Friday, December 24, 2010
Tokyo Five Foot Runner :: Week 5 and 6
I ran my first organized race in Japan last weekend. The Christmas RUN at the Imperial Palace, my normal stomping ground. It was an incredibly trying day but yielded uplifting results. I signed up for the race a few months ago on runnet.com. It was a pretty simple process - make an account, find an open race for your age and gender, sign up and pay at the convenience store. If you have questions on how to do it, you can email me. With the help of Google Translate or Rikaichan, you'll be able to figure it out.
Then came race day. I didn't realize that this race was SO organized - running chips, race numbers and a write up in the newspaper. The description on runnet was "Let's have fun running together for Christmas! There will be prizes!" To which I responded with, "Yeah sure, ok - that sounds easy." I've seen races on the weekends before and they're always pretty casual affairs. Well, I showed up about 40 minutes before ready to get my run on but was greeted with a crowd of folks with runner's chips on their shoes and numbers pinned across their chests. Apparently, I was supposed to go to the sponsor's shop, High Tech Town, in the morning to pick up all my stuff. I tried to tell two volunteers that it was my first time running a race in Japan so I didn't know what to do, but I think they interpreted my sorry Japanese as "Today is my first day running. What do I do?" To this, they responded that it would be very difficult and that I couldn't join the race.

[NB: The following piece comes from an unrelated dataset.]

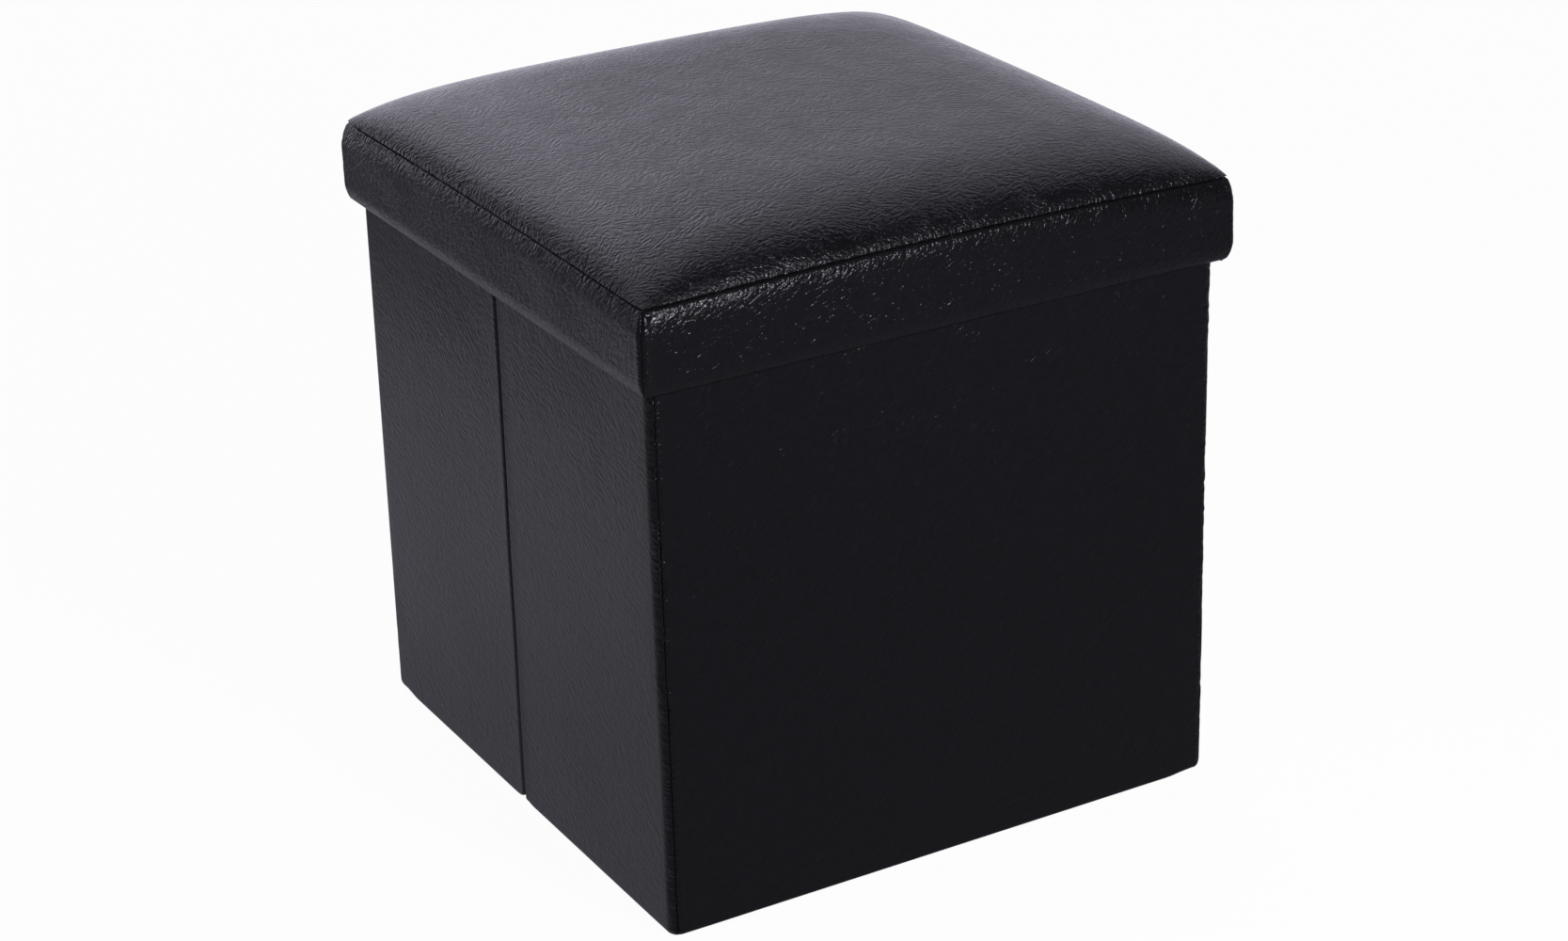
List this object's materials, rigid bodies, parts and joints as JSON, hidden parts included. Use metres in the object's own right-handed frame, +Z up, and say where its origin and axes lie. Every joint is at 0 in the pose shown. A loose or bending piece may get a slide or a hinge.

Already in a fragile state, I threw up my hands and gave up. Defeated, embarrassed and frustrated, I walked away with Blammo ready to go home. I may or may not have had tears in my eyes. Those tears may or may not have been streaming down my cheeks. Not embarrassing at all! Just as all hope was lost, one of the race organizers ran over with my number and chip and got me ready. (All the while, apologizing profusely even though it wasn't her fault at all) I guess since I was the only idiot that didn't pick up my stuff, they knew that it belonged to me. I spent the remaining 5 minutes until race time drying my eyes, though, in retrospect, I should have been stretching.
And then it was time to run. And I did. At first, very slowly and hesitantly. I eventually got into the groove and finished 6.2 miles faster than I've ever run before - shaving 7 minutes off my last time. I guess had I picked up my participant gear before the race, like I was supposed to, I would have learned that this Christmas RUN was a tuneup race for the half marathon I'm running in January. In any case, I'm glad I got my first race under my belt before the big day - I'm not sure I would have been able to survive all that drama AND 13.1 miles in one day.